===== Collected data

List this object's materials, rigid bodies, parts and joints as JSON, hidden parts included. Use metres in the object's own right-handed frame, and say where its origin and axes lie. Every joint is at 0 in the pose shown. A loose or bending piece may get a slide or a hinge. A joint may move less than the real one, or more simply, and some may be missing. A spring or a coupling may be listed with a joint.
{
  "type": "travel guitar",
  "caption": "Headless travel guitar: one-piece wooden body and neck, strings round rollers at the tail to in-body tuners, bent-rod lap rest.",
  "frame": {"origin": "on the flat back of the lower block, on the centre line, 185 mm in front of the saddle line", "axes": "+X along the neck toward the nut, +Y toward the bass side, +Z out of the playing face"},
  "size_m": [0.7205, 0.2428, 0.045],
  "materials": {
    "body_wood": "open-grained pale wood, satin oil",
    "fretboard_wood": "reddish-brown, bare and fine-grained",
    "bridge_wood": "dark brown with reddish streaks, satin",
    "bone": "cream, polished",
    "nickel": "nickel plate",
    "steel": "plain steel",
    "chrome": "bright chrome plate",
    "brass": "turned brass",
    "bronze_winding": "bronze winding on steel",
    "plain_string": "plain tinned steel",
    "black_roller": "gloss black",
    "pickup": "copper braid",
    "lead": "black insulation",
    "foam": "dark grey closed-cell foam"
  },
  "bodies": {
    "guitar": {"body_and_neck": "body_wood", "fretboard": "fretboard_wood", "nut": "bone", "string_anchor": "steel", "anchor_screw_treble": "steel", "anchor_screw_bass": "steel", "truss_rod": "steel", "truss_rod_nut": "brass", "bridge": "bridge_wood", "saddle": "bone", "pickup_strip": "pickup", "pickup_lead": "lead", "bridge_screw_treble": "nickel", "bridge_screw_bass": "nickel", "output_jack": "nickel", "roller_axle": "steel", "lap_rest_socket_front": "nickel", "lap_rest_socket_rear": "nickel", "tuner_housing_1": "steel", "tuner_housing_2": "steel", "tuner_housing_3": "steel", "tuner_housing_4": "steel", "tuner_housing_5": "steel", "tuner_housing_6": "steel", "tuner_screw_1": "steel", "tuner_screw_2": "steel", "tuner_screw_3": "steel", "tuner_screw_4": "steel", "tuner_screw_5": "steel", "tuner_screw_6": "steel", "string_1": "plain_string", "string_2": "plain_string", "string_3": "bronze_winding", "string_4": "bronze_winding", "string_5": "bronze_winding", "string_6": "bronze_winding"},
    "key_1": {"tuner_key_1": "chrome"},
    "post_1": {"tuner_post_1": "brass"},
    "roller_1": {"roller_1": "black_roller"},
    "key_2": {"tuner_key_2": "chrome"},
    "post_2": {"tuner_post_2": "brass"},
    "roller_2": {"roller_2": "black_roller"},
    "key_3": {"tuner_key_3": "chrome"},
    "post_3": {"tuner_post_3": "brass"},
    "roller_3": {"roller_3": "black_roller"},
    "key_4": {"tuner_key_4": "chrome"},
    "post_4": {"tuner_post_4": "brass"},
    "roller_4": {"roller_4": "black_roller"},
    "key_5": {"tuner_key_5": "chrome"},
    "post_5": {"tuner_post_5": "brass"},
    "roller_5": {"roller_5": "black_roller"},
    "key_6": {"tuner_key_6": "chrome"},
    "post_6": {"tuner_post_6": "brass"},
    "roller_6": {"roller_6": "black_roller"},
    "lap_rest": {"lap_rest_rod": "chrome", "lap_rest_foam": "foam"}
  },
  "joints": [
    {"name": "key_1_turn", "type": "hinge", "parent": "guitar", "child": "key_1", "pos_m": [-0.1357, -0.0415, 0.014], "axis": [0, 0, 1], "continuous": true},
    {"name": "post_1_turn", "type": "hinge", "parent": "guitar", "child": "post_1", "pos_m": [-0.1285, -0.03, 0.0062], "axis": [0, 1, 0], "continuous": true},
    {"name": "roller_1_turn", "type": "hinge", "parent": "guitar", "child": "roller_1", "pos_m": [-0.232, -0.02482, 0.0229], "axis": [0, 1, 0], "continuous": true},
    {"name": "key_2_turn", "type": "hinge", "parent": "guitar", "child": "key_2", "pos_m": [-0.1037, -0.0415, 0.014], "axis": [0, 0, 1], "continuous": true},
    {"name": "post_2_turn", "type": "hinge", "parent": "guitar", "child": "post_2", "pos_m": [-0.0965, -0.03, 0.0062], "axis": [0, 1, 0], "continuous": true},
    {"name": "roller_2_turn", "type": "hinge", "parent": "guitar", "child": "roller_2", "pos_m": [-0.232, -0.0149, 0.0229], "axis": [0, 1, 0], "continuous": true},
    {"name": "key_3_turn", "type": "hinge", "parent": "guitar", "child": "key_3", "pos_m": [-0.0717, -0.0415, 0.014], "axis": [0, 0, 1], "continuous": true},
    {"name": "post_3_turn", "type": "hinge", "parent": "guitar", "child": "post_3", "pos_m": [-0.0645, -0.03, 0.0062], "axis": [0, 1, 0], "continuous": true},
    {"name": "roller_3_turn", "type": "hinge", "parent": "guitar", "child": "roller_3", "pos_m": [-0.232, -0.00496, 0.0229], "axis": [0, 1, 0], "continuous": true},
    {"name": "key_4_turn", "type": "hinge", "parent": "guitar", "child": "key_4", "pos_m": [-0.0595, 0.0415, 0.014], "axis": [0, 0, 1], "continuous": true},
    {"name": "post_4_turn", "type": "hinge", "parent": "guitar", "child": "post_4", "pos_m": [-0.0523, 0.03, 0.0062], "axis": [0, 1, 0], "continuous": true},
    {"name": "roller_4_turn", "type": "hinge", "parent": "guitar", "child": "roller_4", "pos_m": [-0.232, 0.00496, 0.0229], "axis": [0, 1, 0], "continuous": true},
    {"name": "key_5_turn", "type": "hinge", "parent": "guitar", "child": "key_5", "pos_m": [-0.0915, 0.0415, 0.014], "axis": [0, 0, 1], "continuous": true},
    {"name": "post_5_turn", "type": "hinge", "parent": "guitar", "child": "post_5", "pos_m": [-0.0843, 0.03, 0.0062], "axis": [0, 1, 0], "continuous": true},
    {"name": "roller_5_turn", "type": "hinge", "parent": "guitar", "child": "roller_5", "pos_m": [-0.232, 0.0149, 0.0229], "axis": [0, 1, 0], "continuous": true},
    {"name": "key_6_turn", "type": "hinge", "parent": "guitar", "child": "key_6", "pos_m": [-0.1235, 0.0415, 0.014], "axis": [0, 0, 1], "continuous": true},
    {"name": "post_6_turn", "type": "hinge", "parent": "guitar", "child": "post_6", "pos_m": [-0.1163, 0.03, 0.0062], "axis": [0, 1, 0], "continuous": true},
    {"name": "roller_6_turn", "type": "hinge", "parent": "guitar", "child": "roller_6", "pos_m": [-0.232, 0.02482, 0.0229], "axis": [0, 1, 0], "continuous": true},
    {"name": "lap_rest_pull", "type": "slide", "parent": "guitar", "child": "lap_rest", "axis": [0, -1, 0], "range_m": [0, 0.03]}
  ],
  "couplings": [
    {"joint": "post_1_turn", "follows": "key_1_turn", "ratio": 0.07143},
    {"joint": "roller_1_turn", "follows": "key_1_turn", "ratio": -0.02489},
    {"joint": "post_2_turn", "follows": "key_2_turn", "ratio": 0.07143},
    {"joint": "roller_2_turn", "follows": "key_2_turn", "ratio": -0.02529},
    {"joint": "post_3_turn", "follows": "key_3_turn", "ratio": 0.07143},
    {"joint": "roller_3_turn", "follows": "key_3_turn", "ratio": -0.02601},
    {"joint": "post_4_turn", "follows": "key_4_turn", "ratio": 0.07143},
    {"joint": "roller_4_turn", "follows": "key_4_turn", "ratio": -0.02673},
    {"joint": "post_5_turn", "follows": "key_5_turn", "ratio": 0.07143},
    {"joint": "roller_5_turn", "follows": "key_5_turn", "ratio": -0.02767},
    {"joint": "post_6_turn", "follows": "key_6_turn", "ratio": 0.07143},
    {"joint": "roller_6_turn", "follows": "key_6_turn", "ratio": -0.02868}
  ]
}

==========

▶ [What is being asked]: Go through the listing above line by line and say how many lines hold the word "origin". Reply with that number only.

▶ [The reply]: 2